Most other Western countries also abolished slavery long that time and in their colonies around that time. Being one of the last doesn't make American slavers any less vile than those of other countries.



Trying to portray the USA's slavery as something unusually terrible is kind of ridiculous,
As is trying to justify it using morally fallacious arguments involving golden rationalisation and relative virtue.


My problem is people like you and Bob acting like this movie has some kind of weight to it,
My problem with people like you is you dismissal of US slavery as something minor using golden rationalisation and relative virtue.

If you wanted to have the movie carry meaning, and actually go somewhere new, then Django should have gone back to Africa to gun down a bunch of slavers and such there and fighting the trade from that end.
No, you would have that happen because you are uncomfortable with southern whites slave owners carrying their fair share of the blame for the slave trade.

If they hadn't demanded slaves in the New World the slave trade wouldn't have reached the extent that it did. But no, you want to blame the enslavement of black africans on other black africans, not the people that demanded black africans to exploit.

Note that I don't think that North africans shouldn't also shoulder blame.

It's not "white washing" or anything of the sort. Just the simple facts. You are just so in love with the idea that you don't care about any point demonstrating how stupid it is, and need to find any lopsided way you can to try and dismiss a point you don't like. Never let the truth get in the way of a good rant. :)

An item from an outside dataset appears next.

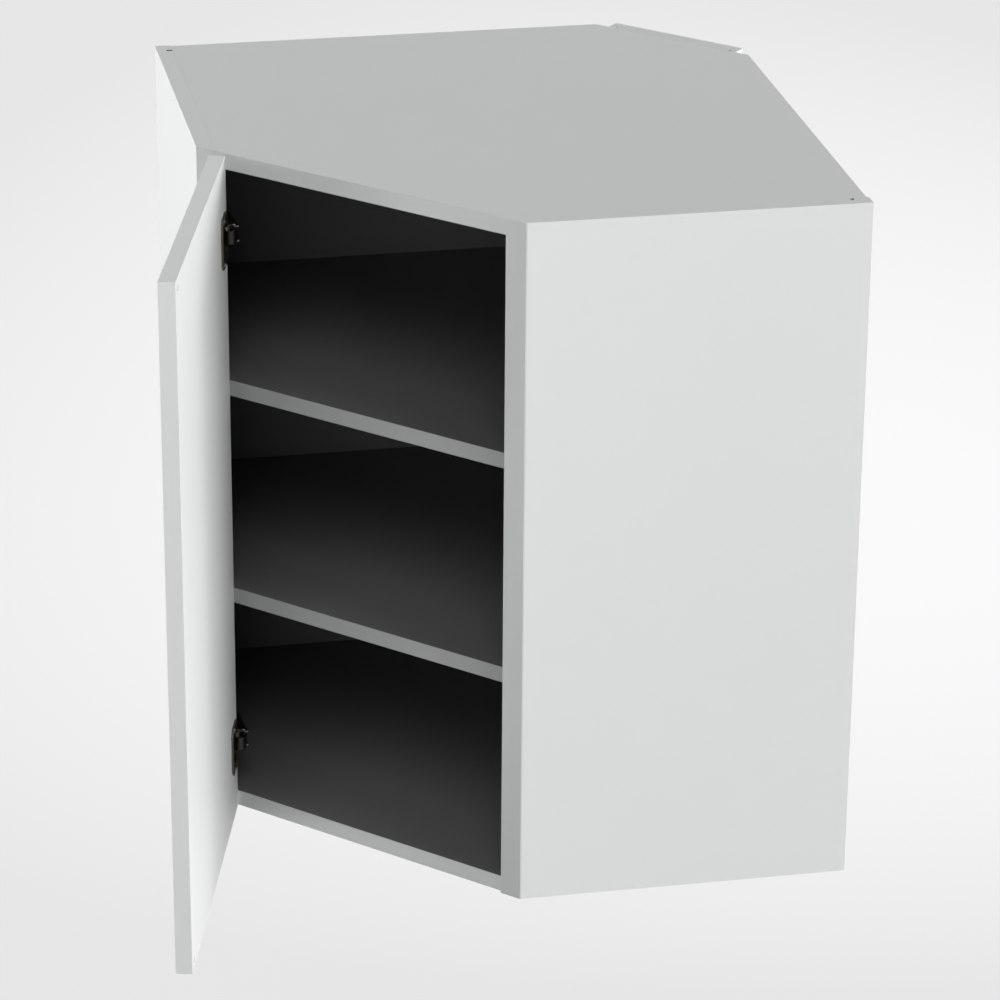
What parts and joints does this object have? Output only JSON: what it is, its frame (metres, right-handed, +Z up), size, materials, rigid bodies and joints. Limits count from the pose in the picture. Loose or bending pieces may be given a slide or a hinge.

Truthfully I think you've gotten so fixated on argueing with me, you've long since lost sight of what your argueing against, which is why your getting thrashed, not that anything other than a debate was going to come out of the internet. You keep having to stretch futher and further.

For example, what are we argueing about here? Here is a hint. It's not slavery. It's about whether "Django" is a profound and praiseworth effort for approaching this forgotten and taboo subject, or a very average blaxploitation movie that has nothing paticularly original or profound to say on the subject. See, on most levels you've already lost by your own arguements, as pretty much everything you say is "known" pretty much means "Django" loses more and more points so to speak.

That said, you REALLY need to do some research, I mean big time. I hate to tell you this but slaving in Africa and The Middle East didn't come due to demand by europeans for slaves. Rather they were enslaving people there as a way of life, and it was simply a product that was exploited. The interest of Europeans neither expanded the market, or reduced it when they stopped taking slaves. Indeed human trafficking exists to a substantial degree all throughout that region much to the outcry of human rights groups.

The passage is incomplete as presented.